Azione in Liguria vira a sinistra, strizza l'occhio al «campo largo» e nel partito di Calenda l'ala liberale non nasconde il «mal di pancia»: c'è chi giura che qualcuno - Mara Carfagna su tutti sia pronto a cambiare aria. «Dire che vira a sinistra mi pare eccessivo», spiega al Giornale Gianfranco Pasquino, professore emerito di Scienza politica all'Università di Bologna. «Diciamo semmai che Calenda ha scelto di entrare in una coalizione che ha necessariamente bisogno anche dei suoi voti. E che con i suoi voti - e forse anche con quelli di Renzi potrebbe essere competitiva e chissà, anche vincere».
Però anche Enrico Costa, su X, critica l'endorsement a Orlando, che secondo lui «contraddice il lavoro in chiave garantista» di Azione negli ultimi anni.
«Orlando non mi pare un giustizialista, mi sembra che sia una persona fondamentalmente seria ed equilibrata. Non credo che si debba discutere di Orlando, ma se Azione ritiene di dover far parte di quel campo largo adesso lo chiamo come loro anche io oppure no. Capisco le perplessità di Carfagna e di Gelmini, capisco un po' meno quelle di Costa, perché Costa mi pare molto duro su posizioni che, secondo me, c'entrano poco con Azione».
Resta il fatto che la mossa sembra spaccare il partito, e che gli ex azzurri minacciano di far le valigie: Carfagna avrebbe parlato di distanza «siderale» dal sostegno dato al candidato del Pd.
«A me spiace che la distanza della Carfagna sia siderale: prendo atto che chiunque può andarsene da un partito, ma non necessariamente con i suoi voti, che potrebbero invece rimanere lì ed essere utilizzabili. In una certa misura però capisco che chi è stato di Forza Italia preferisca forse ritornare lì. E tutto sommato questo sarebbe un chiarimento. Perché Azione è in una posizione un po' intermedia, e anche un po' ambigua qualche volta».
Quindi la rottura aiuterebbe un riposizionamento più chiaro di Azione. Ma a quel punto che cosa resterebbe del Terzo polo?
«Non è mai esistito, ce lo raccontavano loro e voi giornalisti ci avete creduto. Hanno solo fatto un'operazione politica comprensibile, e che per un po' è servita visto che sono entrati in Parlamento. Ma lo schieramento partitico italiano era già multipolare. Che loro pensassero di occupare un posto di centro, fare un polo, e poi decidere di volta in volta a quale forno - a quale polo - rivolgersi, era assolutamente irrealistico. E anche sbagliato dal punto di vista del miglioramento del funzionamento del sistema».

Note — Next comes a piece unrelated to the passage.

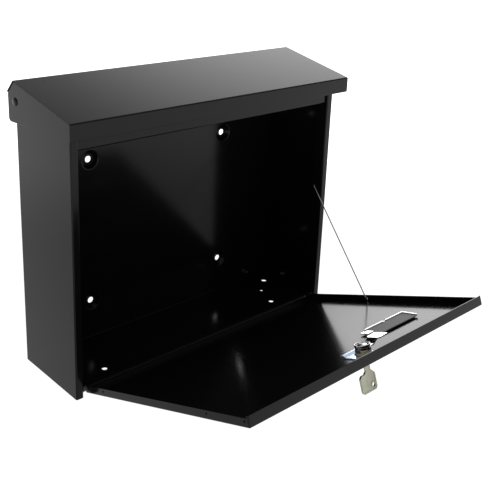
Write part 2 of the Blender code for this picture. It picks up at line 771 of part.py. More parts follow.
def make_lock_clip(axis):
    """Spring clip: a forked strip that slides into the barrel's grooves, its end sprung up."""
    line = [
        (-0.0085, CLIP_BASE),
        (0.0105, CLIP_BASE),
        (0.0145, CLIP_BASE + 0.0021),
        (0.0180, CLIP_BASE + 0.0013),
    ]
    outline = thickened(rounded(line, BEND, 3), CLIP_SHEET)
    bm = prism(outline, "YZ", *CLIP_ENDS)
    clip = add_object("lock_clip", bm, zinc(), axis)
    fork = BARREL_GROOVE + GAP
    slot = [(-fork, -BEYOND), (fork, -BEYOND)] + arc((0, CLIP_FORK), fork, 0, pi, 12)
    boolean(clip, "DIFFERENCE", prism(slot, "XY", -THROUGH, BEYOND), "fork")


def make_lock_cam(axis):
    """Cranked cam: a ring round the tang, a neck that steps up, and a square end that hooks the rail."""
    line = [
        (-CAM_RING, CAM_BASE),
        (CAM_CRANK, CAM_BASE),
        (CAM_LANDING, CAM_BASE + CAM_RISE),
        (CAM_REACH, CAM_BASE + CAM_RISE),
    ]
    outline = thickened(rounded(line, 0.002, 3), CAM_THICKNESS)
    cam = add_object("lock_cam", prism(outline, "XZ", -CAM_HALF_WIDTH, CAM_HALF_WIDTH), steel(), axis)
    chamfer = 0.0015
    edge = [
        (CAM_LANDING, CAM_NECK),
        (CAM_LANDING + CAM_HALF_WIDTH - CAM_NECK, CAM_HALF_WIDTH),
        (CAM_REACH - chamfer, CAM_HALF_WIDTH),
        (CAM_REACH, CAM_HALF_WIDTH - chamfer),
    ]
    plan = arc((0, 0), CAM_RING, radians(45), radians(315), 16)
    plan += [(x, -y) for x, y in edge] + edge[::-1]
    boolean(cam, "INTERSECT", prism(plan, "XY", 0, BEYOND), "plan")
    hole = PLUG_TANG / 2 + GAP
    boolean(cam, "DIFFERENCE", box((-hole, -hole, 0), (hole, hole, BEYOND)), "square_hole")
    cam.rotation_euler = (0, 0, CAM_DROOP)
    for modifier in cam.modifiers:
        modifier.object.rotation_euler = cam.rotation_euler


def make_cam_washer(axis):
    """Cup washer between the cam and its screw, its wall standing round the screw's head."""
    low = CAM_BASE + CAM_THICKNESS + GAP
    inner = WASHER_RADIUS - WASHER_WALL
    profile = [
        (WASHER_BORE, low),
        (WASHER_RADIUS - 0.0008, low),
        (WASHER_RADIUS, low + 0.0008),
        (WASHER_RADIUS, low + WASHER_HEIGHT),
        (inner, low + WASHER_HEIGHT),
        (inner, low + WASHER_THICKNESS + 0.0006),
        (inner - 0.0006, low + WASHER_THICKNESS),
        (WASHER_BORE, low + WASHER_THICKNESS),
    ]
    add_object("cam_washer", lathe(profile), steel(), axis)


def make_cam_screw(axis):
    """Pan head screw with a cross recess."""
    seat = CAM_BASE + CAM_THICKNESS + GAP + WASHER_THICKNESS + GAP
    top = seat + SCREW_HEAD
    tip = PLUG_TANG_END - SCREW_LENGTH
    profile = [
        (0, tip),
        (SCREW_SHANK, tip),
        (SCREW_SHANK, seat),
        (SCREW_HEAD_RADIUS, seat),
        (SCREW_HEAD_RADIUS, seat + 0.0007),
        (SCREW_HEAD_RADIUS - 0.0006, top - 0.0003),
        (SCREW_HEAD_RADIUS - 0.0018, top),
        (0, top),
    ]
    screw = add_object("cam_screw", lathe(profile, sides=24), steel(), axis)
    arm, half = RECESS_ARM, RECESS_HALF_WIDTH
    across = box((-arm, -half, top - RECESS_DEPTH), (arm, half, top + SHEET))
    boolean(screw, "DIFFERENCE", across, "recess_across")
    along = box((-half, -arm, top - RECESS_DEPTH + GAP / 3), (half, arm, top + SHEET))
    boolean(screw, "DIFFERENCE", along, "recess_along")


def make_key(axis):
    """Flat key with its blade in the plug, a plain neck and a squared bow with a ring hole."""
    blade, neck = KEY_BLADE / 2, KEY_NECK / 2
    left, right = KEY_BOW
    corner = 0.0022
    bow = [
        (neck, KEY_SHOULDER + corner),
        (right - corner, KEY_SHOULDER),
        (right, KEY_SHOULDER - corner),
        (right, KEY_END + corner),
        (right - corner, KEY_END),
        (left + corner, KEY_END),
        (left, KEY_END + corner),
        (left, KEY_SHOULDER - corner),
        (left + corner, KEY_SHOULDER),
        (-neck - corner, KEY_SHOULDER),
        (-neck, KEY_SHOULDER + corner),
    ]
    tip, point = KEY_TIP - 0.0018, 0.0012
    shank = [(-neck, KEY_STOP), (-blade, KEY_STOP), (-blade, tip), (-point, KEY_TIP)]
    shank += [(-x, n) for x, n in shank[::-1]]
    half = KEY_THICKNESS / 2
    key = add_object("key", prism(bow + shank, "XZ", -half, half), nickel_silver(), axis)
    hole = rods([KEY_RING_HOLE], (0, 1, 0), KEY_RING_RADIUS, THROUGH, 20)
    boolean(key, "DIFFERENCE", hole, "ring_hole")


# ---------------------------------------------------------------- wire stay


def open_door_point(x, s, n):
    """Where a point of the door is while the door hangs open."""
    _, y, z = door_point(x, s, n)
    turned = (y * cos(DOOR_OPEN) - z * sin(DOOR_OPEN), y * sin(DOOR_OPEN) + z * cos(DOOR_OPEN))
    return Vector((x, PIN_Y + turned[0], PIN_Z + turned[1]))


def stay_route():
    """The wire's path from behind the right lip, across to the door, and out through its flange."""
    top = Vector((LIP_INNER, STAY_TOP_Y, STAY_TOP_Z))
    low = open_door_point(DOOR_HALF_WIDTH - SHEET, STAY_S, STAY_N)
    tail = Vector((STAY_TAIL, 0, 0))
    inset = Vector((-STAY_INSET, 0, 0))
    leave, arrive = top + inset, low + inset
    run = (arrive - leave).normalized() * STAY_BEND
    return [top + tail, top, leave + run, arrive - run, low, low + tail]


def smooth_route(points, spacing):
    """Points on a smooth curve through these, with the long span between two of them kept straight."""
    ends = [2 * points[0] - points[1]] + points + [2 * points[-1] - points[-2]]
    line = []
    for a, b, c, d in zip(ends, ends[1:], ends[2:], ends[3:]):
        reach = (c - b).length
        straight = reach > 10 * STAY_TAIL
        into = c - b if straight else (c - a).normalized() * reach
        out = c - b if straight else (d - b).normalized() * reach
        steps = max(3, round(reach / spacing))
        for step in range(steps):
            t = step / steps
            line.append(
                (2 * t**3 - 3 * t**2 + 1) * b
                + (t**3 - 2 * t**2 + t) * into
                + (-2 * t**3 + 3 * t**2) * c
                + (t**3 - t**2) * out
            )
    return line + [points[-1]]


def make_wire_stay():
    points = smooth_route(stay_route(), STAY_SPACING)
    curve = bpy.data.curves.new("wire_stay", "CURVE")
    curve.dimensions = "3D"
    curve.bevel_depth = WIRE_RADIUS
    curve.bevel_resolution = 2
    curve.use_fill_caps = True
    curve.materials.append(steel())
    spline = curve.splines.new("POLY")
    spline.points.add(len(points) - 1)
    for slot, point in zip(spline.points, points):
        slot.co = (*point, 1)
    wire = bpy.data.objects.new("wire_stay", curve)
    bpy.context.scene.collection.objects.link(wire)


def make_stay_ferrule(name, tail, parent=None):
    """Crimped sleeve round the wire's tail, in its parent's frame."""
    bore = WIRE_RADIUS + GAP
    start, end = -FERRULE_LENGTH, 0
    bevel = FERRULE_RADIUS - FERRULE_BEVEL
    profile = [
        (bore, start),
        (bevel, start),
        (FERRULE_RADIUS, start + FERRULE_BEVEL),
        (FERRULE_RADIUS, end - FERRULE_BEVEL),
        (bevel, end),
        (bore, end),
    ]
    add_object(name, lathe(profile, "X", tail, 12), steel(), parent)


def make_stay(door_hinge):
    make_wire_stay()
    top = (LIP_INNER + STAY_TAIL, STAY_TOP_Y, STAY_TOP_Z)
    make_stay_ferrule("stay_ferrule_top", top)
    low = door_point(DOOR_HALF_WIDTH - SHEET + STAY_TAIL, STAY_S, STAY_N)
    make_stay_ferrule("stay_ferrule_door", low, door_hinge)


# ---------------------------------------------------------------- assembly


def make_body():
    make_side_panel("left_side_panel", -1)
    make_side_panel("right_side_panel", 1)
    make_back_panel()
    make_bottom_panel()
    make_front_rail()


def make_lid():
    hinge = add_empty("lid_hinge", (0, LID_PIVOT_Y, LID_PIVOT_Z))
    make_lid_cover(hinge)
    for side, word in ((-1, "left"), (1, "right")):
        make_lid_end(f"lid_{word}_end", side, hinge)
        make_lid_rivet(f"lid_{word}_rivet", side, hinge)
        make_lid_spacer(f"lid_{word}_spacer", side)


def make_door():
    hinge = add_empty("door_hinge", (0, PIN_Y, PIN_Z), (DOOR_OPEN, 0, 0))
    make_door_panel(hinge)
    make_name_frame(hinge)
    make_name_back(hinge)
    make_name_window(hinge)
    make_name_card(hinge)
    for side, word in ((-1, "left"), (1, "right")):
        make_door_pin(f"door_{word}_pin", side)
        make_door_washer(f"door_{word}_washer", side)
    return hinge


def make_lock(door_hinge):
    axis = add_empty("lock_axis", door_point(0, LOCK_S, 0), (-pi / 2, 0, 0), door_hinge)
    make_lock_housing(axis)
    make_lock_plug(axis)
    make_lock_clip(axis)
    make_lock_cam(axis)
    make_cam_washer(axis)
    make_cam_screw(axis)
    make_key(axis)


def main():
    clear_scene()
    make_body()
    make_lid()
    door_hinge = make_door()
    make_lock(door_hinge)
    make_stay(door_hinge)


main()
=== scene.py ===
"""Looks of a wall mounted letterbox of black powder-coated sheet steel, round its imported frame.

Metres, X to the right, Y towards the wall, Z up. Sizes are read from the frame where it has them.
"""

import json
from math import atan, cos, pi, radians, sin, tan

import bmesh
import bpy
from mathutils import Matrix, Vector


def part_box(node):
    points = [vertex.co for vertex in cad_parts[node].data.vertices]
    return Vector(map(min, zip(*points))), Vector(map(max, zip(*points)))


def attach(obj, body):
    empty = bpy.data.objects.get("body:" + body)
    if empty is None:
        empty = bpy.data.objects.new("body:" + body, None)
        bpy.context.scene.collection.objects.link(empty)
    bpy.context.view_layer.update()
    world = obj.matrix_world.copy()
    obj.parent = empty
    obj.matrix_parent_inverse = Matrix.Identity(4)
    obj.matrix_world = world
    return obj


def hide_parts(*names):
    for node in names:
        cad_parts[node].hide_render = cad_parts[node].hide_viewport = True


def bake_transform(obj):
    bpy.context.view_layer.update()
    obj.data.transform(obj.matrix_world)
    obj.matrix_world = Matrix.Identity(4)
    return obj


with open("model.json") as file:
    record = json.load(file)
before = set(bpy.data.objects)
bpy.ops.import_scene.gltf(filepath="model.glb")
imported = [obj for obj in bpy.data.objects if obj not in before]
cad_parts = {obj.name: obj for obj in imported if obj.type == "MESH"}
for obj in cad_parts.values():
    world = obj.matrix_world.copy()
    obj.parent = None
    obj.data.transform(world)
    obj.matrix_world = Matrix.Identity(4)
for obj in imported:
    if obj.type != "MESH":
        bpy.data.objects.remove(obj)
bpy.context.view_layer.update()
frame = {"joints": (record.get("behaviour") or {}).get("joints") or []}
joints = {joint["name"]: joint for joint in frame["joints"]}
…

L'altro fantasma che aleggia sull'accordo ligure è la pregiudiziale di Azione contro i Cinque Stelle: scomparsa anche questa?
«Domanda difficile. La pregiudiziale anti-Conte la capisco. Dopodiché capisco anche che Conte ha delle pregiudiziali contro chi non lo vuole. È che vedo nel M5s un grande casino, e quindi non so come ne usciranno. Insomma, Calenda fa bene a scommettere sul fatto che sono costretti a cercare un'alleanza con il Pd e anche con lui. In queste condizioni chi ha 3, 4 o 5 per cento dei voti conta moltissimo. Se Calenda riesce a liberarsi di alcune scorie, che non sono Gelmini o Carfagna, e se riesce a definire un po' meglio il suo concetto, conta parecchio. Quanto agli ex di Forza Italia».
Dica.
«È comprensibile che tornino verso la casa madre, verso Forza Italia, che un po' rappresenta l'elemento moderato della coalizione, l'elemento affidabile, anche europeista».